The Dodge truck pulled into her lane. She hit the brakes hard, shrieked and wrenched the wheel, but it was too late. Chains weren’t as responsive as expensive snow tires. Maggie crashed headlong into the satin smooth side of the truck bed. Horns blared to her right and tires squealed as the motorists behind them tried to avoid the collision.

“Oh God, oh God, oh God…” Maggie fought with her door latch, kicked the base that always stuck and scrambled out when the door came open. The wind cut through her worn sweatshirt, but she barely felt it. She held onto the side of her car and skidded in her thin sneakers across the ice.

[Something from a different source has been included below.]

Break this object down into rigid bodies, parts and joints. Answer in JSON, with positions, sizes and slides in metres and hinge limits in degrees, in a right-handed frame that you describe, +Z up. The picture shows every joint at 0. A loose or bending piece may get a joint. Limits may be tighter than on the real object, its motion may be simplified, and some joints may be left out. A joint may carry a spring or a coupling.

He opened his truck door as she let go of her car to turn toward him. She was watching her feet to keep her balance and Maggie had a momentary impression of a pair of worn brown cowboy boots splashing down into the water and the resulting wet jean cuffs. Then her stomach dropped with the weightless sensation of impending injury and her arms flailed out. He lunged forward and caught her at the rib cage. Instinctively, she grabbed for those great forearms, her fingers clutching into the rolled-up sleeves of the soft cotton shirt. Maggie came to a safe halt in a classic Fred and Ginger dip pose.

“Are you all right?” she blurted from a ninety degree angle with the ground.

Mel Gibson’s blue eyes rated supreme in any beating female heart, but suddenly golden flecked hazel eyes that looked more amused than mad had their points, too. Her victim? rescuer? had a wonderful face, all solid jaw and prominent cheekbones, and thick brown hair that fell over his forehead but shaved in neatly at his neck. His right eyebrow crooked with an old, whitish scar. The nose had the faint ridge on the downward slope that all big men seemed to have. He righted her and the top of her head just grazed his chin. Maggie inhaled a scent of coffee on his breath and Aqua Velva aftershave, which she had always liked. Her brother wore it.

She looked him over, ostensibly to check for blood or broken bones, and got an eyeful of broad chest and shoulders. Maggie went back to his face. She liked his face. “You look okay,” she said. “Do you feel okay?”

“I’m fine,” he assured her. “A tank would have to hit that truck to hurt me. How about you, though?” The voice matched the face and body, deep and timbred by thirty plus years and a southern birth. He looked over Maggie’s shoulder and she twisted to see her car. The hood resembled the mouth of a disgruntled cartoon character, and smoke poured out between its crumpled lips like a stream of invective. Maggie suppressed a moan of anguish. She needed the steadying hands he kept at her waist. “I’m fine,” she said faintly.

He pulled her back against him and spoke in her ear. “What?”

“I’ll be just fine,” she said louder, to compete with the shower noise of the vehicles growling around them. “Just fine.” She would have to move again. She could make friends again. She could do it all again. “Really. Just fine.”